After 10 straight days of hiccups, Brazilian President Jair Bolsonaro was admitted to a hospital Wednesday with an intestinal obstruction, but doctors said they would not operate immediately.
Bolsonaro, 66, was admitted to the Armed Forces Hospital in the capital of Brasilia in the morning and was “feeling well,” according to an initial statement that said physicians were examining his persistent hiccups.
But hours later, the president's office said the surgeon who operated on Bolsonaro after he was stabbed in the abdomen during the 2018 presidential campaign decided to transfer him to Sao Paulo, where he underwent additional tests.
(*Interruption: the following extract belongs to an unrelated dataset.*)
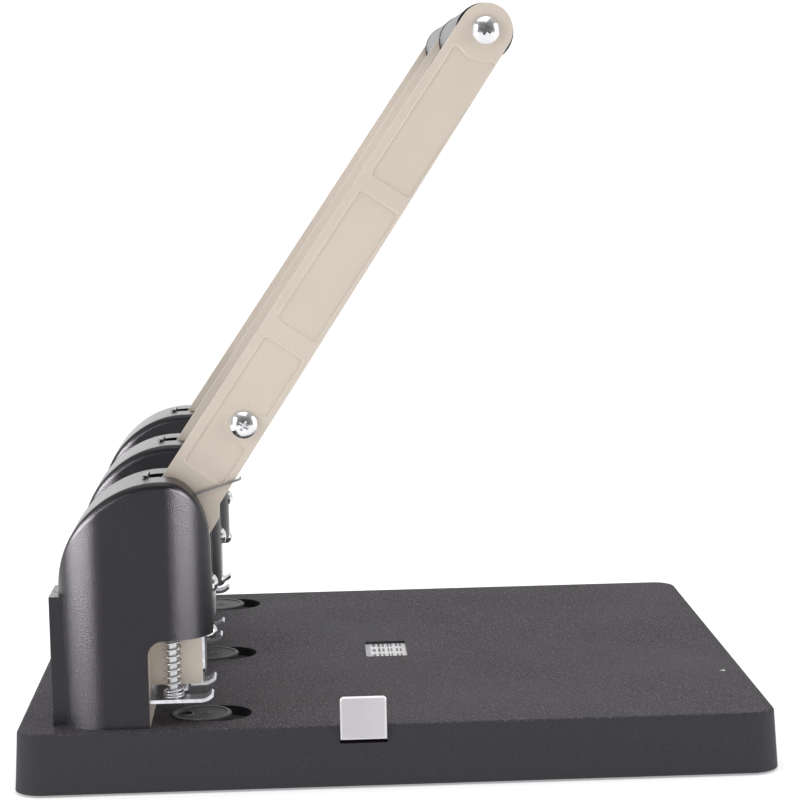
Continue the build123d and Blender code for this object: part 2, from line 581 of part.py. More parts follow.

By Wednesday night, the Hospital Nova Star released a statement saying the president would receive “a conservative clinical treatment,” meaning he will not go through surgery for now.
Bolsonaro, who is both Catholic and evangelical, posted on his official Twitter account a photo of himself lying on a hospital bed, eyes closed, several monitoring sensors stuck to his bare torso. At the edge of the photo, a hand reaches out from an unseen person wearing what appears to be a black religious robe and a long chain with a gold cross.
The 2018 stabbing caused intestinal damage and serious internal bleeding and the president has gone through several surgeries since, some unrelated to the attack.
In recent weeks, Bolsonaro has appeared to struggle with speaking on various occasions and said that he suffers from recurring hiccups.
“I apologise to everyone who is listening to me, because I’ve been hiccupping for five days now,” the president said in an interview with Radio Guaiba on July 7. He suggested that some medications prescribed after dental surgery might be the cause. "I have the hiccups 24 hours a day.”
The following day, during his weekly Facebook Live session, Bolsonaro apologised again for not being able to express himself well due to the weeklong hiccups.
Chronic hiccups are usually the manifestation of an underlying problem, such as an obstructed intestine, that might require surgery, said Dr. Anthony Lembo, a gastroenterologist at Beth Israel Deaconess Medical Center in Boston. In some cases, part of the intestine might need to be removed, he said.
“Any time you’re moving bowels, it’s not a small surgery,” Lembo said, adding that in the case of repeated surgeries, as in Bolsonaro’s case, interventions get more complicated.
Bolsonaro has been under growing pressure from a congressional inquiry into his administration's handling of the coronavirus pandemic and alleged corruption in the acquisition of COVID-19 vaccines. Recent polls have shown record-low approval ratings and indications that he could lose next year’s election.
On Tuesday night, in a 20-minute encounter with the president in Brasilia, supporters repeatedly asked him to look after his health.